What’s truly amazing about the time we live in is that there are so many options for getting fit, and a general social acceptance that there’s no one right choice. Yogis and Crossfitters and Runners and Bootcampers exist in harmony, with many people embracing overlapping exercise identities. Maybe you are motivated by group classes at a gym, or maybe you prefer to workout in the comfort of your own home. You may even alternate days where you exercise socially and independently. Cardio, HIIT, Strength Training — the options are limitless for every interest, budget, and schedule.
So how do you decide where to spend your hard-earned money and time?
Here are some questions to ask yourself before making your exercise selections. Doing a bit of planning now will help you stay consistent throughout the year.
1. What is my #1 fitness goal?
Choosing a goal is a wise place to start for several reasons. First of all, having a goal in mind will keep you focused and motivated when life makes it hard to keep your exercise schedule. A goal will also guide your exercise selection. Are you looking to compete in a powerlifting competition, or run a personal best marathon, or lose weight, or strengthen your shoulder after surgery and physical therapy? These 4 goals will require very different programs. For instance, if you’re working towards becomes a really strong powerlifter, you’re not going to be able to focus on losing weight at the same time. If losing weight is your main goal, than you may want to reconsider your marathon time goal since your body will need those calories for training. If you’re recovering from shoulder surgery and physical therapy, you may want to hold off on the powerlifting until you regain a foundation of strength. This isn’t to say that you can’t be strong and run well and maybe lose a few pounds along the way, but you need a main priority to guide your training because if you try to do everything well at the same time, you’re going to get frustrated from the lack of progress. Like everything else in life, you need to prioritize what you want to accomplish.
2. What do I need to do to reach my goal?
If you want to run a personal best time, you’re going to have to run consistently. To keep up with the consistent running, you’re going to want a strength training routine that prioritizes your glutes, core, and unilateral hip and knee exercises. If you want to achieve a particular time, you’ll have to backwards plan your running workouts, too. So your training is going to look different than if your main goal is to be a powerlifter. Running 5 days a week is going to do nothing to achieve your goal of a 400 lb deadlift. Deadlifting, however, can really benefit your running. If you’re more focused on getting a lean physique, you want to prioritize strength training and your diet. Figure out what your goal requires, and then plan out your weeks accordingly.
3. How can I be consistent?
Consistency is the key to reaching any goal you set for yourself. If you’re not consistent, it’s going to take a lot longer to reach your goal, if you reach it at all. Be honest with yourself–can you really commit to making that 5 am group class every morning? Will you actually run on the treadmill sitting in your basement?

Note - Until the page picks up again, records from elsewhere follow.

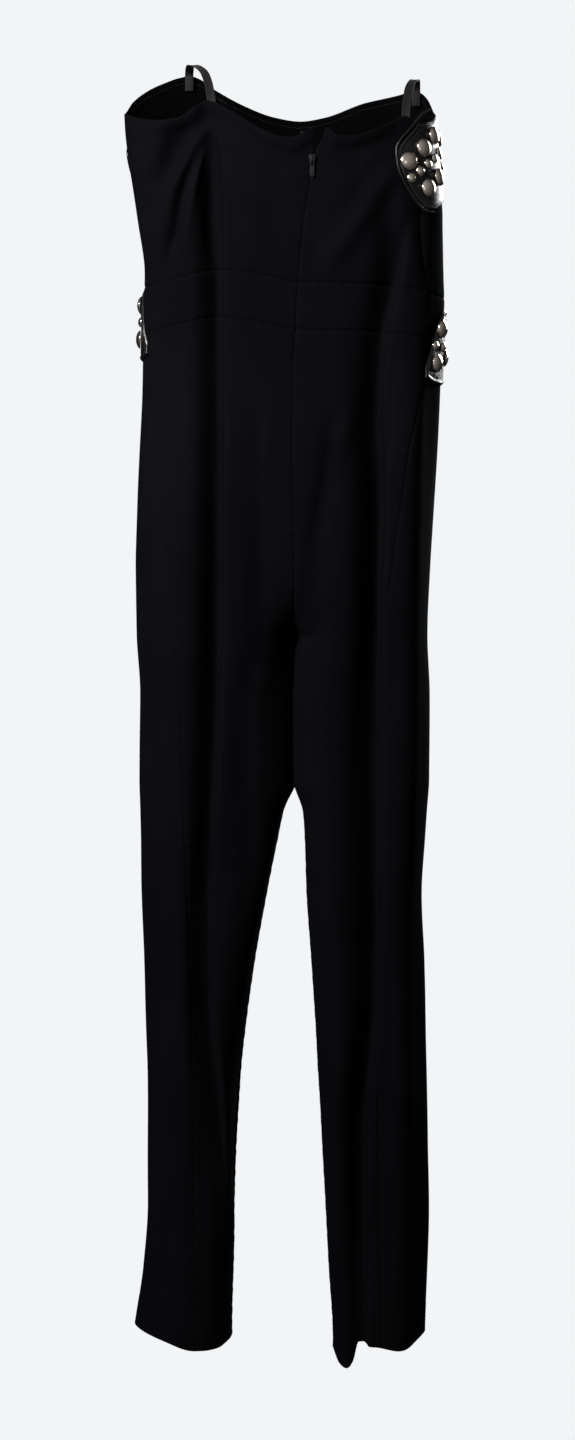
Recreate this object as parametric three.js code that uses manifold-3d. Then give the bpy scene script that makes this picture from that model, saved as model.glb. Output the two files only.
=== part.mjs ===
import * as THREE from "three";
import { mergeVertices } from "three/addons/utils/BufferGeometryUtils.js";
import Module from "manifold-3d";

// A strapless full-length jumpsuit in black crepe with studded leather side panels, hanging
// hollow from two ribbon loops. Sizes are in millimetres.
// Frame: +Z up, -Y the wearer's back, -X the wearer's left. The origin is the point where the
// garment is held, midway between the crests of its two loops.

// Cloth and seams
const WALL = 2.0; // crepe with its seam turnings
const SEAM_GAP = 0.3; // between the edges of two sewn pieces
const WAISTBAND_HEIGHT = 49;
const LEG_GAP = 1.4; // between the legs where they lie together
const CROTCH_Z = -595;
const CROTCH_RISE = 62; // height over which the crotch seam rounds up to the back and front
const INNER_ROUND = 0.3; // share of a leg's width that its round inner edge takes
const INNER_LEAN = 0.4; // slant of the inner edges where the legs lie together
const LEAN_ENDS = 20; // half gap between the legs at which the slant has faded
const SIDE_SQUARENESS = 3.2; // exponent of the section's round towards the side
const INSEAM_TURN = 0.0012; // keeps the back and front legs a seam's gap apart at the inseam

// Leather, zip and ribbon
const LEATHER_LIFT = 1.2; // from the cloth's curve to the leather's underside
const LEATHER_THICK = 1.6;
const PIPING_RADIUS = 1.5;
const PIPING_GAP = 0.7; // from the leather's cut edge
const PIPED_ROWS = 7; // rows of a panel's table that the piping passes
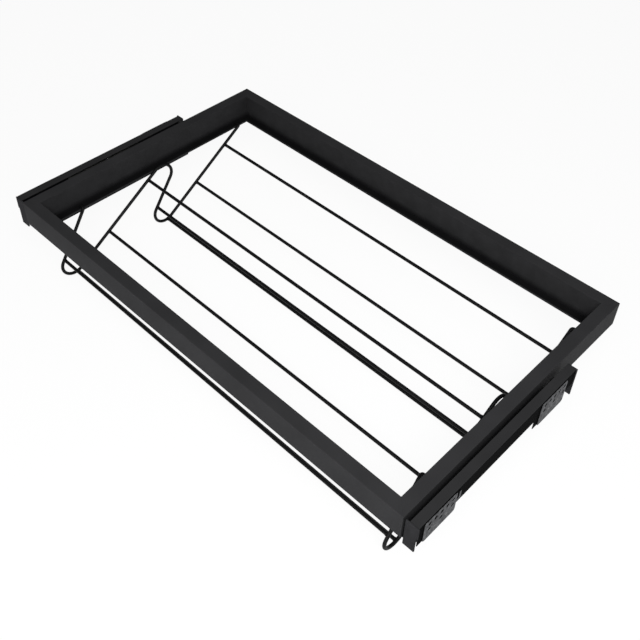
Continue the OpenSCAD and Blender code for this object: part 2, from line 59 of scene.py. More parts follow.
class Value:
    """A shader socket in a sum: an operator on it adds the Math node that works it out."""

    def __init__(self, finish, socket):
        self.finish, self.socket = finish, socket

    def maths(self, operation, *others):
        return self.finish.node("Math", {"operation": operation}, dict(enumerate((self, *others))))

    def __add__(self, other):
        return self.maths("ADD", other)

    def __mul__(self, other):
        return self.maths("MULTIPLY", other)

    def __sub__(self, other):
        return self.maths("SUBTRACT", other)

    def __rsub__(self, other):
        return self * -1 + other

    def __abs__(self):
        return self.maths("ABSOLUTE")

    def at_least(self, other):
        return self.maths("MAXIMUM", other)

    __radd__, __rmul__ = __add__, __mul__


class Finish:
    """A procedural material, read in the object's own coordinates, or the surround."""

    def __init__(self, name, kind="materials"):
        self.block = getattr(bpy.data, kind).new(name)
        self.block.use_nodes = True
        self.tree = self.block.node_tree
        self.tree.nodes.clear()

    def node(self, kind, settings={}, inputs={}, out=0):
        """Adds one node: its settings and a ramp's stops first, then its sockets' values or links."""
        made = self.tree.nodes.new("ShaderNode" + kind)
        for name, value in settings.items():
            if name == "stops":
                stops = made.color_ramp.elements[0], made.color_ramp.elements[1]
                for stop, (at, shade) in zip(stops, value):
                    stop.position, stop.color = at, (shade, shade, shade, 1)
            else:
                setattr(made, name, value)
        for name, value in inputs.items():
            if isinstance(value, Value):
                self.tree.links.new(value.socket, made.inputs[name])
            else:
                made.inputs[name].default_value = value
        return Value(self, made.outputs[out]) if made.outputs else None

    def place(self):
        """The point's place on the object."""
        return self.node("TexCoord", out="Object")

    def axis(self, name):
        """The point's place along X, Y or Z."""
        return self.node("SeparateXYZ", {}, {"Vector": self.place()}, out=name)

    def noise(self, scale, detail=2, roughness=0.5, stretch=(1, 1, 1)):
        """Cloudy noise from 0 to 1, with about one cloud in each 1/scale metres."""
        inputs = {"Scale": scale, "Detail": detail, "Roughness": roughness}
        inputs["Vector"] = self.node("Mapping", {}, {"Vector": self.place(), "Scale": stretch})
        return self.node("TexNoise", {}, inputs)

    def ramp(self, value, low, high):
        """0 below low, 1 above high, and straight between."""
        return self.node("ValToRGB", {"stops": ((low, 0), (high, 1))}, {"Fac": value})

    def blend(self, factor, dark, light):
        """Colour between two others, each three numbers or the result of a node."""
        first, second = (end if isinstance(end, Value) else (*end, 1) for end in (dark, light))
        return self.node("Mix", {"data_type": "RGBA"}, {0: factor, 6: first, 7: second}, out=2)

    def surface(self, colour, roughness, height=None, depth=0.0001, **constants):
        """Closes the material: height is raised by depth metres where it is 1."""
        inputs = {name.replace("_", " "): value for name, value in constants.items()}
        inputs.update({"Base Color": colour, "Roughness": roughness})
        if height is not None:
            inputs["Normal"] = self.node("Bump", {}, {"Height": height, "Distance": depth, "Strength": 1.0})
        return self.close(self.node("BsdfPrincipled", {}, inputs))

    def close(self, shader, kind="Material"):
        """Leads the last shader to the output."""
        self.node("Output" + kind, {}, {"Surface": shader})
        return self.block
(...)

Are you prepared to start lifting on your own? Do you know how to prepare a plan for your goal? Getting started is hard, but maintaining consistency when things get tough is even harder if you don’t have the right resources at hand. If you know you will not run on your own, join a running group or find a running buddy. If you love group classes but you cannot make the scheduled times, find an on-demand program that you can do at any time. If you need some guidance with achieving your goal, find a coach that specializes in what you want to accomplish. Having a plan that works and the level of accountability you need will help you stay consistent in pursuit of your goal.